Now we propose that when n is odd, it's a winning position as long as the string haven't been permutated yet, under this assumption, it follows the first sentence of the editorial (as the first who exhausts all permutations is forced to remove a character and forfeit the winning position to the opponent). Refer it as "losing even n situation" below.
For n > 1:
Case 1: n is odd && unique_permutations%2 == 1
Note that unique_permutations == C(n, a1,a2,...,ak) as mentioned in the editorial. If we remove an i-th alphabet from the string, it becomes C(n-1, a1,a2,...(ai-1),...ak) = C(n, a1,..,ak)*ai/n. As n is odd, there is at least one odd number in the set {a}, thus there is always a valid move to transform the string into a "losing even n situation".
Case 2: n is odd && unique_permutations%2 == 0
If there is no way to get to a "losing even n situation", then you can fatigue your opponent and force him to do the work for you, else you will just take the chance and force your opponent into the corner (You could actually prove that the latter case is impossible, you can prove it by yourself if you wish =] ).
Therefore case 1 and case 2 are both winning position, i.e. when n is odd, the first player always win, derived from the base case n = 1.
How do you convolute the dp states in problem C? I tried to use FFT but even long double can't handle the precision error as the values can be as large as 1e16? Should I scrap the idea of using fourier transform, or is it possible to applay modulo operations when going through FFT?
The problem is solvable without FFT. Take a look at codes.
Nice editorial.But why are you guys downvoting him?

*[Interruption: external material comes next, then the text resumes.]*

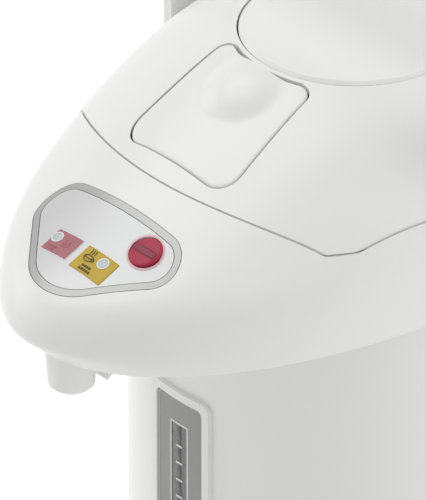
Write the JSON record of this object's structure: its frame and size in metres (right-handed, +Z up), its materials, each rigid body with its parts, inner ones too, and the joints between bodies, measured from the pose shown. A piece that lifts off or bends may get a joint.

In problem B , when u is not an ancestor of v,then I can go to any descendant of u( any element in subtree of u) ,then go to the root ,and then go to v . I didn't get the part where you said we have to go to a leaf from u ,why is it necessary that before going to the root we HAVE to go to a leaf ,why can't we go to any descendant of u and then to the root and then to v.Why is going to a leaf before going to the root guaranteed to give the minimum answer?
You are right. Sorry and thanks. Fixed.